Wings of War and Peace, the biographies of twelve pioneer missionary aviators

Wings of War and PeaceThis is the graphic account of twelve early pioneers of Mission Aviation Fellowship (MAF).
The skills that they learned in the Second World War enabled them to bring MAF into being as Wings of Peace.

These are the twelve :
Betty Greene, MAF’s first pilot who served in WWII as a Women Airforce Service Pilot (WASP), flew many different types of aircraft before flying for MAF in Central and South America; Africa and New Guinea. Betty Greene was one of the world’s greatest women pilots.
Nate Saint, who served in WWII as an aircraft engineer, became MAF’s first engineer and later as an MAF pilot/engineer served in Ecuador until he was killed by members of the Amazonian  Auca tribe.
Charlie Mellis won the American Distinquished Flying Cross for his bombing raids in Flying Fortresses (B-17s) in WWII. He  became the first US MAF Secretary and later served as a MAF pilot in opening up New Guinea.
Stuart King, who miraculously survived WWII in France as an RAF engineering officer, played a key role in opening up Africa for MAF’s current air operations.  At the time of this book being published he is still active with MAF in the UK as President Emeritus.
Jack Hemmings, who also distinguished himself as an RAF pilot, was awarded The Air Force Cross.  He became the first MAF air survey pilot for Africa in 1948.
Alastair MacDonald, who served in the Royal Navy’s Fleet Air Arm for five years including a year on an aircraft carrier, became UK MAF’s first specialist aircraft engineer.
Henry Hartwig, an Australian who flew four-engined Liberator bombers in Europe in WWII became an MAF veteran pilot in New Guinea, one of the most dangerous countries for flying and was soon tragically killed in a freak aircraft accident.
Vic Ambrose, who flew as an Australian WWII pilot led the 1,000 bomber raid on Dresden became a key man in opening up New Guinea after the tragic death of Henry Hartwig.

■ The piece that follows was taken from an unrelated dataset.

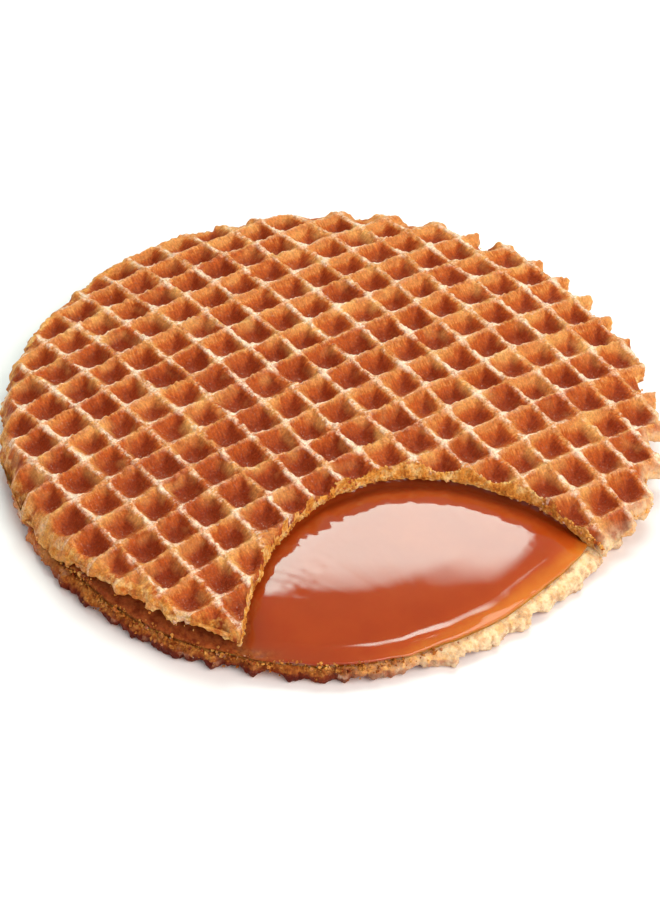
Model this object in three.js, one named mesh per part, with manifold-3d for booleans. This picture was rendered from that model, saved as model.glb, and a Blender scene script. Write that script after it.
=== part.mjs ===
// A stroopwafel with a bite taken out of its upper wafer: two thin round wafers with a
// layer of caramel syrup between them. The lower wafer lies flat on its ridges, and the
// upper one is domed over the syrup. Millimetres, +Z up, with the origin at the middle
// of the underside.

import * as THREE from 'three';
import { mergeVertices } from 'three/addons/utils/BufferGeometryUtils.js';
import Module from 'manifold-3d';

const { degToRad, lerp } = THREE.MathUtils;
const wasm = await Module();
wasm.setup();

// The whole biscuit
const totalHeight = 9.6;
const waferRadius = 43.5;
const seam = 0.3; // left open between the layers
const roundSegments = 96;

// How the upper wafer's ridge tops fall from its middle to its rim
const domeFall = 1.65;
const rimFall = 2.4;
const rimTwist = 0.9; // two opposite quarters of the rim stand higher than the other two

// The waffle pattern: square pockets in rows, with narrow ridges between them
const cellPitch = 5;
const ridgeWidth = 0.75;
const mouthWidth = cellPitch - ridgeWidth;

// Each wafer as it lies with its pockets up, with angles in degrees. A pocket narrows
// in steps, from its mouth to its floor. The rim is a slightly oval circle.
const upper = {
	middle: new THREE.Vector2( 0, 0.4 ),
	thickness: 2.2,
	radius: waferRadius + 0.1,
	oval: 0.4,
	ovalAngle: - 26,
	gridAngle: 38,
	gridShift: new THREE.Vector2( - 1.26, 1.22 ), // along and across the rows
	pocketSteps: [
		{ width: mouthWidth, depth: 0 },
		{ width: 2.5, depth: 1.2 },
		{ width: 1.0, depth: 1.7 },
	],
	color: 0xb9773a,
};
const lower = {
	middle: new THREE.Vector2( - 0.75, - 1.4 ),
	thickness: 2.0,
	radius: waferRadius - 0.9,
	oval: 0.4,
	ovalAngle: - 50,
	gridAngle: 24,
	gridShift: new THREE.Vector2( - 2.38, 0.92 ), // a crossing of ridges lies at the origin
	pocketSteps: [
		{ width: mouthWidth, depth: 0 },
		{ width: 1.6, depth: 1.2 },
	],
	color: 0xa8662e,
};

// The bite, seen from above, from the upper wafer's middle
const biteCentre = new THREE.Vector2( 16.5, - 39.8 );
const biteRadius = 26.6;
const toothDepth = 0.65;
const toothCount = 4; // as many as a whole circle would have
const toothAngle = 117;

// The caramel, seen from above, from the lower wafer's middle
const caramelRadius = 41.3;
const lobeDepth = 0.9;
const lobeCount = 3;
const lobeAngle = - 80;
const biteSwell = 0.5; // how far it bulges where the upper wafer is bitten off

// Height of the upper wafer's ridge tops. Here and below, x and y are from that wafer's middle.
function ridgeHeight( x, y ) {

	const spread = ( x * x + y * y ) / waferRadius ** 2;
	const twist = 2 * x * y / waferRadius ** 2;
	return totalHeight - domeFall * spread - rimFall * spread ** 2 + rimTwist * twist;

}

// Height of the caramel, which bulges into the bite.
function caramelHeight( x, y ) {

	const fromBite = biteCentre.distanceTo( new THREE.Vector2( x, y ) ) / biteRadius;
	const swell = biteSwell * Math.max( 0, 1 - fromBite ** 2 );
	return ridgeHeight( x, y ) - upper.thickness - seam + swell;

}

// A circle's radius with a number of shallow waves round it.
function wavyRadius( radius, waveDepth, waveCount, waveAngle, angle ) {

	return radius + waveDepth * Math.cos( waveCount * ( angle - degToRad( waveAngle ) ) );

}

function toSolid( geometry ) {

	geometry.deleteAttribute( 'normal' );
	geometry.deleteAttribute( 'uv' );
	const merged = mergeVertices( geometry );
	return new wasm.Manifold( new wasm.Mesh( {
		numProp: 3,
		vertProperties: merged.attributes.position.array,
		triVerts: new Uint32Array( merged.index.array ),
	} ) );

}

function toGeometry( solid ) {

	const { vertProperties, triVerts } = solid.getMesh();
	const geometry = new THREE.BufferGeometry();
	geometry.setAttribute( 'position', new THREE.BufferAttribute( vertProperties, 3 ) );
	geometry.setIndex( new THREE.BufferAttribute( triVerts, 1 ) );
	geometry.computeVertexNormals();
	return geometry;

}

// A square block with a wafer's pockets in its upper face and a flat back. Each pocket
// has four corners on each of its steps.
function waffleBlock( wafer, topHeight ) {

	const steps = wafer.pocketSteps;
	const lastStep = steps.length - 1;
	const corners = [ [ - 1, - 1 ], [ 1, - 1 ], [ 1, 1 ], [ - 1, 1 ] ];
	const reach = Math.ceil( waferRadius / cellPitch ) + 1;
	const across = 2 * reach + 1;
	const angle = degToRad( wafer.gridAngle );
	const middle = new THREE.Vector2();
	const face = [];
	const back = [];

	for ( let row = - reach; row <= reach; row ++ ) {

		for ( let column = - reach; column <= reach; column ++ ) {

			for ( const { width, depth } of steps ) {

				for ( const [ alongSide, acrossSide ] of corners ) {

					const place = new THREE.Vector2(
						column * cellPitch + alongSide * width / 2,
						row * cellPitch + acrossSide * width / 2,
					);
					place.add( wafer.gridShift ).rotateAround( middle, angle );
					face.push( place.x, place.y, topHeight( place.x, place.y ) - depth );
					back.push( place.x, place.y, - totalHeight );

				}

			}

		}

	}

	const backStart = face.length / 3;
	const triangles = [];
	const edges = new Set();

	// Two triangles of the face, and their twins on the back
	function addQuad( a, b, c, d ) {

		for ( const [ p, q, r ] of [ [ a, b, c ], [ a, c, d ] ] ) {

			triangles.push( p, q, r, backStart + p, backStart + r, backStart + q );
			edges.add( `${ p } ${ q }` ).add( `${ q } ${ r }` ).add( `${ r } ${ p }` );

		}

	}

	function vertex( column, row, step, corner ) {

		return ( ( row * across + column ) * steps.length + step ) * 4 + corner % 4;

	}

	for ( let row = 0; row < across; row ++ ) {

		for ( let column = 0; column < across; column ++ ) {

			const here = ( step, corner ) => vertex( column, row, step, corner );
			const right = ( corner ) => vertex( column + 1, row, 0, corner );
			const above = ( corner ) => vertex( column, row + 1, 0, corner );
			const beyond = ( corner ) => vertex( column + 1, row + 1, 0, corner );
			const hasRight = column + 1 < across;
			const hasAbove = row + 1 < across;
			addQuad( here( lastStep, 0 ), here( lastStep, 1 ), here( lastStep, 2 ), here( lastStep, 3 ) );

			for ( let step = 0; step < lastStep; step ++ ) {

				for ( let corner = 0; corner < 4; corner ++ ) {

					const next = corner + 1;
					addQuad( here( step, corner ), here( step, next ), here( step + 1, next ), here( step + 1, corner ) );

				}

			}

			if ( hasRight ) {

				addQuad( here( 0, 1 ), right( 0 ), right( 3 ), here( 0, 2 ) );

			}

			if ( hasAbove ) {

				addQuad( here( 0, 3 ), here( 0, 2 ), above( 1 ), above( 0 ) );

			}

			if ( hasRight && hasAbove ) {

				addQuad( here( 0, 2 ), right( 3 ), beyond( 0 ), above( 1 ) );

			}

		}

	}

	// Side walls, along each edge that only one triangle of the face has
	for ( const edge of edges ) {

		const [ a, b ] = edge.split( ' ' ).map( Number );

		if ( ! edges.has( `${ b } ${ a }` ) ) {

			triangles.push( b, a, backStart + a, b, backStart + a, backStart + b );

		}

	}

	const geometry = new THREE.BufferGeometry();
	geometry.setAttribute( 'position', new THREE.Float32BufferAttribute( [ ...face, ...back ], 3 ) );
	geometry.setIndex( triangles );
	return geometry;

}

// A tall block inside the wafer's rim, whose underside is the wafer's inner face.
function rimBlock( wafer, topHeight ) {

	const clearTop = 2 * totalHeight;
	const profile = [ 0, 0.25, 0.5, 0.75, 1 ].map( ( share ) => new THREE.Vector2( share * wafer.radius, 0 ) );
	profile.push( new THREE.Vector2( wafer.radius, clearTop ), new THREE.Vector2( 0, clearTop ) );
	const angle = degToRad( wafer.ovalAngle );
	const stretch = wafer.oval / wafer.radius;
	const geometry = new THREE.LatheGeometry( profile, roundSegments );
	geometry.rotateX( Math.PI / 2 ).scale( 1 + stretch, 1 - stretch, 1 ).rotateZ( angle );
	const places = geometry.attributes.position;

	for ( let i = 0; i < places.count; i ++ ) {

		if ( places.getZ( i ) < totalHeight ) {

			places.setZ( i, topHeight( places.getX( i ), places.getY( i ) ) - wafer.thickness );

		}

	}

	return geometry;

}

// The bite as an upright prism. Each tooth leaves a shallow scallop in its edge.
function biteBlock() {

	const points = [];

	for ( let i = 0; i < roundSegments; i ++ ) {

		const angle = 2 * Math.PI * i / roundSegments;
		const radius = wavyRadius( biteRadius, toothDepth, toothCount, toothAngle, angle );
		points.push( new THREE.Vector2( radius * Math.cos( angle ), radius * Math.sin( angle ) ) );

	}

	const depth = 2 * totalHeight;
	const geometry = new THREE.ExtrudeGeometry( new THREE.Shape( points ), { depth, bevelEnabled: false } );
	geometry.translate( biteCentre.x, biteCentre.y, 0 );
	return geometry;

}

function waferSolid( wafer, topHeight ) {

	const waffle = toSolid( waffleBlock( wafer, topHeight ) );
	return waffle.intersect( toSolid( rimBlock( wafer, topHeight ) ) );

}

function makeUpperWafer() {

	const solid = waferSolid( upper, ridgeHeight ).subtract( toSolid( biteBlock() ) );
	const material = new THREE.MeshStandardMaterial( { color: upper.color, roughness: 0.75, metalness: 0 } );
	const mesh = new THREE.Mesh( toGeometry( solid ), material );
	mesh.name = 'upper_wafer';
	mesh.position.set( upper.middle.x, upper.middle.y, 0 );
	return mesh;

}

// The lower wafer is turned over, so its ridges are what the biscuit lies on.
function makeLowerWafer() {

	const solid = waferSolid( lower, () => 0 );
	const material = new THREE.MeshStandardMaterial( { color: lower.color, roughness: 0.8, metalness: 0 } );
	const mesh = new THREE.Mesh( toGeometry( solid ), material );
	mesh.name = 'lower_wafer';
	mesh.position.set( lower.middle.x, lower.middle.y, 0 );
	mesh.rotation.x = Math.PI;
	return mesh;

}

// A pillow with rounded sides, from the lower wafer up to the upper wafer's inner face.
function makeCaramel() {

	const bottom = lower.thickness + seam;
	// Radius and height as shares of the pillow's own, from the middle of its underside up
	const section = [
		[ 0, 0 ], [ 0.5, 0 ], [ 0.985, 0 ], [ 1, 0.3 ], [ 0.997, 0.65 ], [ 0.98, 0.9 ],
		[ 0.94, 1 ], [ 0.8, 1 ], [ 0.6, 1 ], [ 0.4, 1 ], [ 0.2, 1 ], [ 0, 1 ],
	];
	const profile = section.map( ( [ radius, height ] ) => new THREE.Vector2( radius, height ) );
	const geometry = new THREE.LatheGeometry( profile, 0.75 * roundSegments );
	geometry.rotateX( Math.PI / 2 );
	const places = geometry.attributes.position;

	for ( let i = 0; i < places.count; i ++ ) {

		const angle = Math.atan2( places.getY( i ), places.getX( i ) );
		const radius = wavyRadius( caramelRadius, lobeDepth, lobeCount, lobeAngle, angle );
		const x = lower.middle.x + radius * places.getX( i );
		const y = lower.middle.y + radius * places.getY( i );
		const top = caramelHeight( x - upper.middle.x, y - upper.middle.y );
		places.setXYZ( i, x, y, lerp( bottom, top, places.getZ( i ) ) );

	}

	const material = new THREE.MeshStandardMaterial( { color: 0xa8521c, roughness: 0.18, metalness: 0 } );
	const mesh = new THREE.Mesh( toGeometry( toSolid( geometry ) ), material );
	mesh.name = 'caramel';
	return mesh;

}

const stroopwafel = new THREE.Group();
stroopwafel.add( makeLowerWafer(), makeCaramel(), makeUpperWafer() );

export default stroopwafel;
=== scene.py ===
import math

import bmesh
import bpy
import numpy as np
from mathutils import Matrix, Vector
from mathutils.geometry import delaunay_2d_cdt


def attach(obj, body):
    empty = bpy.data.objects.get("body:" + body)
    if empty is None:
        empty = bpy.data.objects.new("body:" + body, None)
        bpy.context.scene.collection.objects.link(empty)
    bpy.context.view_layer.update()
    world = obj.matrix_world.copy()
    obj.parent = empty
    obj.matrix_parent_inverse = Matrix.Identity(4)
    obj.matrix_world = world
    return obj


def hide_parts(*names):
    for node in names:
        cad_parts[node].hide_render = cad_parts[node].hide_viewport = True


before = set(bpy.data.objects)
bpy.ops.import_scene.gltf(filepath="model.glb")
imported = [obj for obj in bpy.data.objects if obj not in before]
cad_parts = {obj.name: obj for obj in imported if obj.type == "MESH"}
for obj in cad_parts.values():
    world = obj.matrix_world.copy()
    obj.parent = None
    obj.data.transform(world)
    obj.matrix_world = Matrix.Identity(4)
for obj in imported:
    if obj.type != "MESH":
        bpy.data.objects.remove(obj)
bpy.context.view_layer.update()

mm = 0.001  # all shape values below are in millimetres

# the dome that both wafers and the syrup follow
dome = {
    "middle": (0.0, 0.4),
    "radius": 43.5,
    "height": 9.6,
    "fall": 1.65,
    "rimFall": 2.4,
    "twist": 0.9,
}
bite = {
    "middle": (16.5, -39.4),
    "radius": 26.6,
    "toothDepth": 0.65,
    "toothCount": 4,
    "toothAngle": 117,
    "torn": 0.3,
}
# directions round the biscuit in degrees, each with the turns in radians where its side
# begins to fade out and is gone
plainSide = (160, 0.1, 1.2)  # its ribs are low
toothedSide = (28, 0.6, 1.0)
droopingSide = (-168, 0.25, 0.55)


def hills(x, y, step, seed):
    # smooth random hills about one step wide, from -1 to 1
    size = 256
    table = np.random.default_rng(seed).uniform(-1, 1, (size, size))
    gx = np.asarray(x, float) / step + 16 * size
    gy = np.asarray(y, float) / step + 16 * size
    ix = np.floor(gx).astype(int)
    iy = np.floor(gy).astype(int)
    fx = gx - ix
    fy = gy - iy
    fx = fx * fx * (3 - 2 * fx)
    fy = fy * fy * (3 - 2 * fy)
    x0, x1 = ix % size, (ix + 1) % size
    y0, y1 = iy % size, (iy + 1) % size
    low = table[y0, x0] * (1 - fx) + table[y0, x1] * fx
    high = table[y1, x0] * (1 - fx) + table[y1, x1] * fx
    return low * (1 - fy) + high * fy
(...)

Murray Kendon, a New Zealander who had the vision of an MAF organisation during WWII when flying Wellington bombers over the Atlantic from Britain.  He later became the first chairman of N.Z. MAF that has provided numerous pilots and other staff for New Guinea as well as for the Australian MAF ‘Outback’ operations on behalf of the remote Aborigines.
Trevor Strong, as a Lancaster Pathfinder pilot, also distinguished himself in WWII and won the DFC for valour.  He was the NZ MAF Chairman for many years and together with Murray Kendon brought MAF NZ into being.
Steve Stevens, who was born in England, trained for Christian service in Cape Town and joined the South African Air Force (SAAF) to support the land of his birth.  He was awarded the British DFC and while still serving with the SAAF in 1946 was based for a while in the Sudan and found that the missionaries in the south needed a plane.  He and Stuart King commenced MAF service to Africa starting with the Sudan.
Gordon Marshall, a South African, followed his older friend Steve Stevens into the South African Air Force and served in the Korean War as a single-engined Mustang pilot.  He was awarded the American DFC and left the SAAF to take Steve Stevens’ place as a MAF pilot in the Sudan, becoming one of MAF’s longest serving pilots in Africa.